The Court agreed that Menno Haven did not qualify for exemption because it was not a “purely public charity” as required by the Pennsylvania Constitution. Specifically, an entity must be a purely public charity in order to qualify for statutory tax exemption. Accordingly, there are two criteria for tax exempt eligibility. First, an entity must show that it is a “purely public charity.” Second, an entity must meet the statutory requirements for exemption set forth in § 5 of Act 55 (10 P.S. § 375). The second criteria will not be considered without satisfaction of the first criteria.

Whether an entity operates as a purely public charity is determined by satisfaction of a five-part test as set forth by the Pennsylvania Supreme Court in Hospital Utilization Project v. Commonwealth, 487 A.2d 1306 (Pa. 1985). According to the five-part “HUP test”, a purely public charity is an entity that:

  1. advances a charitable purpose;
  2. donates or renders gratuitously a substantial portion of its services;
  3. benefits a substantial and indefinite class of persons who are legitimate objects of charity;
  4. relieves government of some of its burden; and
  5. operates entirely free from private profit motive.

Id, at 1317. The Court ruled that the trial court correctly determined that the second and third elements of the HUP test were not satisfied by Menno Haven.

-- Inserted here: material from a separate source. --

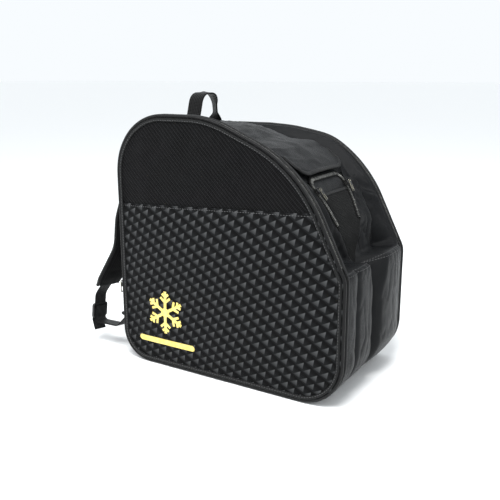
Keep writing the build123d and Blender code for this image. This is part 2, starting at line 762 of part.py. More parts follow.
# ---- gold motif: a six-armed ice crystal over a plain bar ---------------------------------------
with BuildPart() as motif_crystal:
    with BuildSketch(side_plane(PANEL_Y)):
        with Locations((MOTIF_X, MOTIF_Z)):
            RegularPolygon(MOTIF_HUB_R, 6)
            with PolarLocations(0, 6, 90):
                Rectangle(MOTIF_R, MOTIF_ARM, align=(Align.MIN, Align.CENTER))
            for share, length in BRANCHES:
                for turn in (-BRANCH_ANGLE, BRANCH_ANGLE):
                    with PolarLocations(MOTIF_R * share, 6, 90):
                        Rectangle(
                            MOTIF_R * length,
                            MOTIF_ARM * 0.8,
                            rotation=turn,
                            align=(Align.MIN, Align.CENTER),
                        )
    extrude(amount=MOTIF_T)
write(motif_crystal, "motif_crystal")

with BuildPart() as motif_bar:
    with BuildSketch(side_plane(PANEL_Y)):
        with Locations((MOTIF_X, BAR_Z)):
            SlotOverall(BAR_L, BAR_H)
    extrude(amount=MOTIF_T)
write(motif_bar, "motif_bar")
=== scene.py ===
"""Skate bag: fabric, zips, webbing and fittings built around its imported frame.

All sizes are in millimetres in the frame's axes: +X towards the sloping toe, +Y across to the right
compartment, +Z up. MM turns them into metres where a mesh is made.
"""

import logging
import math
from dataclasses import dataclass, field
from enum import Enum
from typing import Callable, Sequence

import bmesh
import bpy
import numpy as np
from mathutils import Matrix, Vector, noise


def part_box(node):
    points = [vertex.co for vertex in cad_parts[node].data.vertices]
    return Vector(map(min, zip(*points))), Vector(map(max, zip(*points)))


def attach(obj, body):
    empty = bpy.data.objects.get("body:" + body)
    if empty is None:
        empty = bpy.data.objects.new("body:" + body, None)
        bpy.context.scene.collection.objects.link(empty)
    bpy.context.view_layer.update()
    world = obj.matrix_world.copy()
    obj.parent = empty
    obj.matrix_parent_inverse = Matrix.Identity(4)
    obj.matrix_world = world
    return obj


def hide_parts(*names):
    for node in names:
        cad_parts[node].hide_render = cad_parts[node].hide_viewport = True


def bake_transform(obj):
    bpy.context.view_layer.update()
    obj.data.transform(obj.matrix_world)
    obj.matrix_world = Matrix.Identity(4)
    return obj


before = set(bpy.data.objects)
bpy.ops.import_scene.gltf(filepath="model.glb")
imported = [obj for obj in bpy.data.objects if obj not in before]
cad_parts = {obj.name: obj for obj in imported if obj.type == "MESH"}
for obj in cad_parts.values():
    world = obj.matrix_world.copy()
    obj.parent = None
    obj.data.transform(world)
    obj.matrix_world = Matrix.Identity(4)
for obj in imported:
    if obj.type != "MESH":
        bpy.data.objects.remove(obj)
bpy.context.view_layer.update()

MM = 0.001
X_AXIS, Y_AXIS, Z_AXIS = np.eye(3)
CLOTH_UV = "cloth"
log = logging.getLogger("skate_bag")

Points = np.ndarray
Socket = bpy.types.NodeSocket
Sockets = bpy.types.NodeOutputs


class Side(Enum):
    """The two sides of the bag, by the sign of Y."""

    LEFT = -1
    RIGHT = 1

    def name_of(self, piece: str) -> str:
        """Name of a piece on this side."""
        return f"{self.name.lower()}_{piece}"


class Weave(Enum):
    """How a cloth is made, which sets its relief."""

    PLAIN = "plain"
    BASKET = "basket"
    TWILL = "twill"
    KNIT = "knit"
    RIB = "rib"
    SPACER = "spacer"


# ---- finishes ------------------------------------------------------------------------------------


def linear(hex_colour: str) -> tuple[float, float, float, float]:
    """Linear colour of an sRGB hex value.

    Args:
        hex_colour: six hex digits.

    Returns:
        Red, green, blue and an alpha of one.
    """
    channels = [int(hex_colour[i : i + 2], 16) / 255 for i in (0, 2, 4)]
    curve = [c / 12.92 if c <= 0.04045 else ((c + 0.055) / 1.055) ** 2.4 for c in channels]
    return curve[0], curve[1], curve[2], 1.0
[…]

The Court reasoned that Menno Haven did not donate or render gratuitously a substantial portion of its services for three reasons. Menno Haven charged a sizable entrance fee to its independent living residents which the Court felt was an effort to collect in advance for future services that might be rendered without compensation to residents at the skilled nursing level. Although Menno Haven was not contractually bound to transfer community residents to its skilled nursing facilities and they did so regardless of ability to pay, the Court felt that such transfers were made out of a sense of obligation rather than one of charity or community service. Finally, the Court determined that a very small portion of Day One Medicaid eligible individuals were admitted from the community at large (between 2000 and 2004 only 15 of 179 skilled nursing residents). These factors were considered within the totality of the circumstances and the fact that Menno Haven lost money caring for residents on Medicaid was outweighed.

According to the Court, Menno Haven did not benefit a substantial and indefinite class of persons who were legitimate objects of charity. The Court found that people generally gained access to the community by meeting certain financial requirements, because the person was Medicare eligible, or by chance the person applied for occupancy at a time when Menno Haven was accepting Day One Medicaid eligible individuals from outside the existing residential community. The Court found that it was not typical for Menno Haven to extend its services gratuitously to the community at large but rather preferred elderly residents who possessed the ability to pay. For these reasons the Court upheld the prior rulings that Menno Haven was not a purely public charity and therefore did not consider statutory compliance with Act 55. Litigation concerning the tax exempt status of Menno Haven’s independent living and assisted living facilities is ongoing.